The American missionaries started their endeavor by seeking the conversion of Hawaiian leaders while hoping that they would influence the rest of the populace to convert. They did not achieve much with the King. In contrast, the Chiefs were more accommodating to them, particularly the chiefs Kalanimoku and Kaahumanu. These chiefs made many significant legal and cultural changes to the Hawaiian lifestyle. These laws were in sync with the laws of the countries that they came from. The Chiefs prohibited working on Sundays, together with adultery, theft, and murder. These new rules were in opposition with the Hawaiian way of life and as such were strange to them. The natives treated Christianity as a foreign religion; the missionaries also treated the native religions as pagan.

How were these problems resolved?

The contact of the Hawaiian people with foreigners was just as traumatic as was the contact between foreigners and other indigenous people in the rest of the world (Salzman 174). The remaining aspects of the Hawaiian culture were accorded surface accommodation. They were tolerated as the colonial regime’s leniency towards the prolonged ignorance of the natives. The various problems faced by the colonialists and the native Hawaiians were as a result of the ideological differences. They were solved through the integration of the conflicting cultures into each other’s ideologies. This was mainly done through the integration of Christian chants and Hawaiian blessings in church services. Hawaiian people were taught that by converting to Christianity, it does not mean that one has forsaken their culture. The Christian missionaries strove to point people towards the creator, rather than towards a specific religion, a view that held well with the population.

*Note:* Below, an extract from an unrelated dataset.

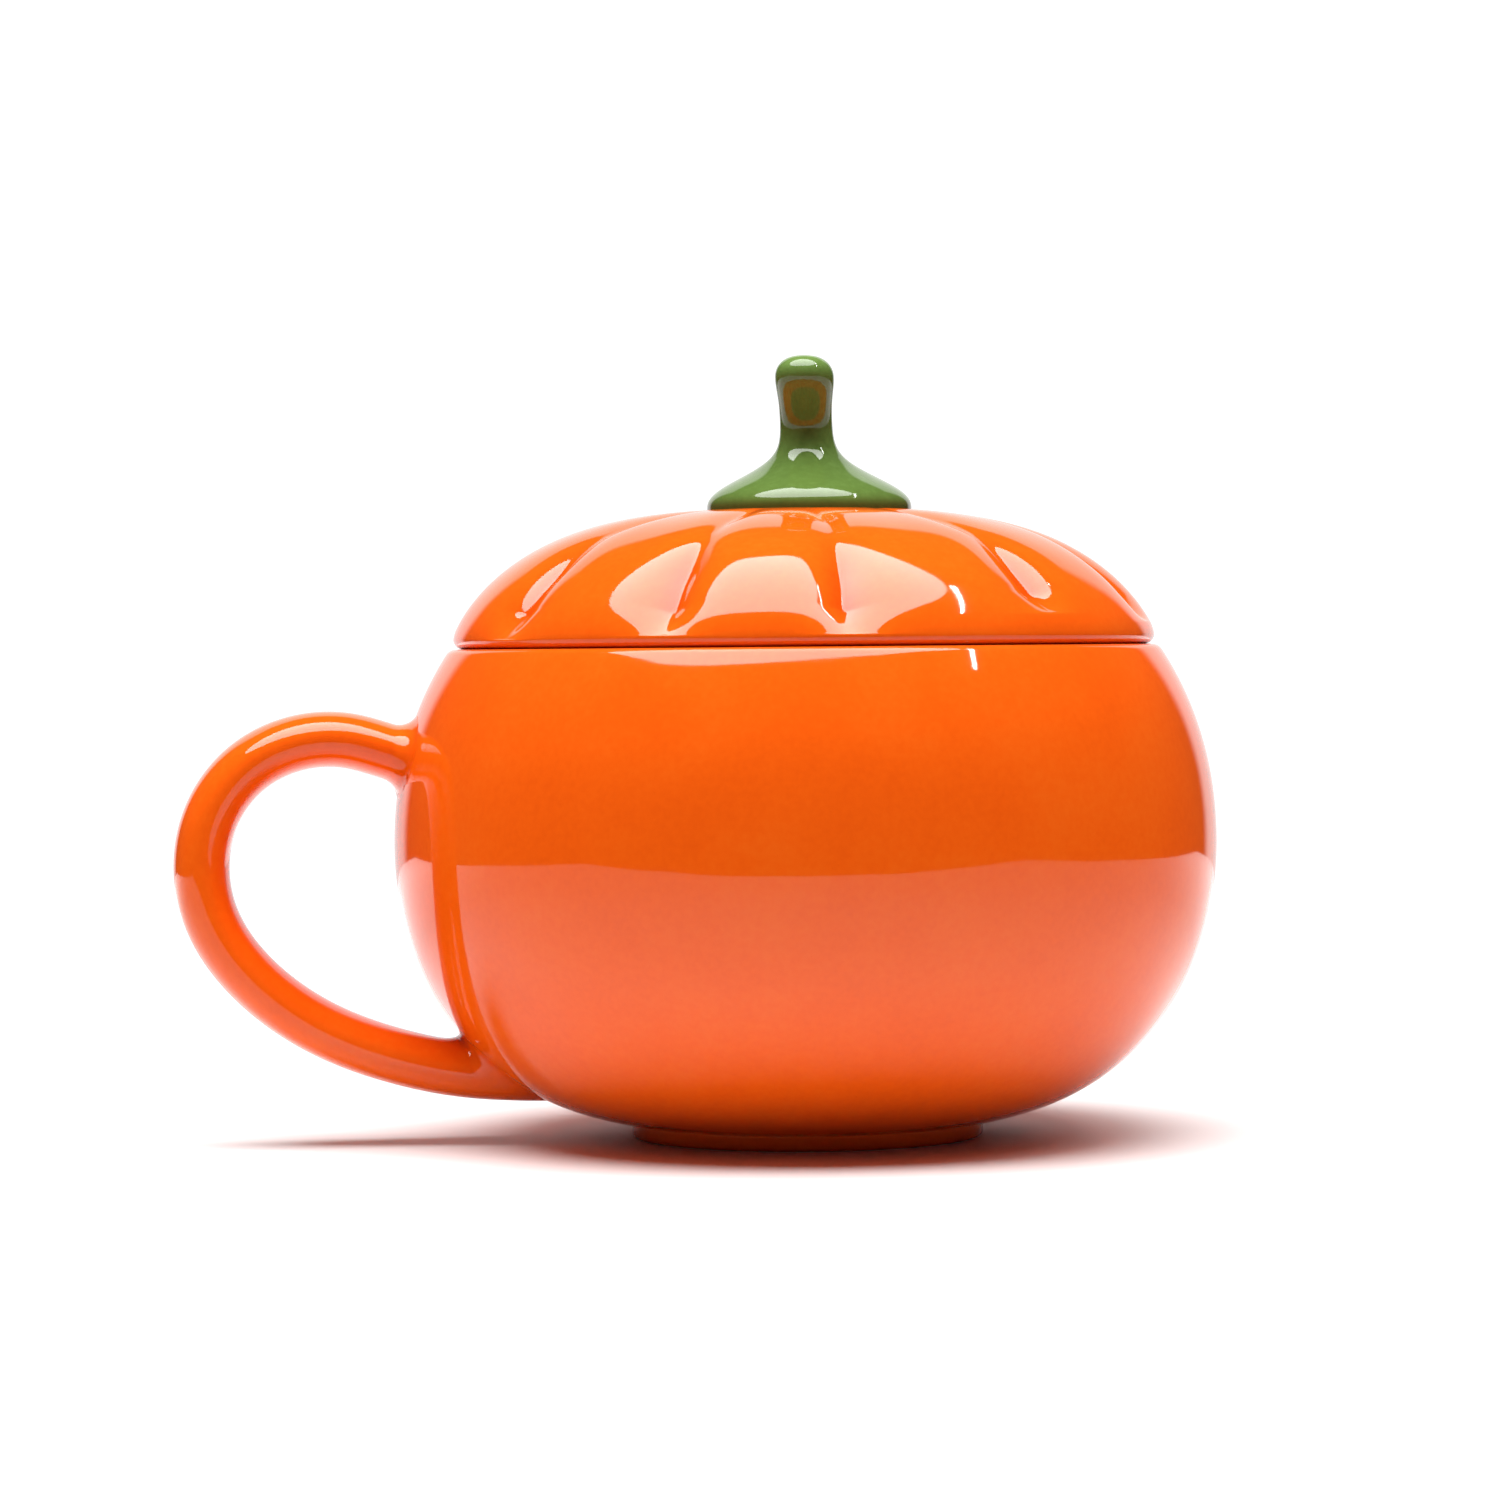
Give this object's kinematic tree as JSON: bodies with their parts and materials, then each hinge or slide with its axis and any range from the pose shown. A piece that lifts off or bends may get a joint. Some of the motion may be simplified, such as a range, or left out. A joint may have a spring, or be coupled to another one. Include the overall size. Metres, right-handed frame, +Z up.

Are these problems currently present in Hawaii, the 50th state to enter the Union?

The concept of worshiping a single deity never and has never augured well with the Hawaiians. They have still been very adamant about giving up their culture to Christianity. Many Hawaiians still regard missionaries as their enemies. The arrival of the missionaries in Hawaii sparked off a chain of events which ultimately led to the toppling of the nation’s constitutional monarch. For a good number of Hawaiians, the way in which the nation became part of the territory of the United States is a bitter part of its history. Hawaii underwent societal and social repression for the whole time it was a territory (Gaertner). This repression continued well into the first decade of statehood. A popular saying in Hawaii is “The missionaries came to Hawaii to do good; they did it very well” (Jung 16). The Hawaiian society was dominated by whites at the apex of the society even up to the 40s (Okumura 2008). There have been instances when whites have been attacked even for the flimsiest of reasons in Hawaii. Although these problems exist to date, the Islanders have attempted to seek a truce between their culture and the foreign culture.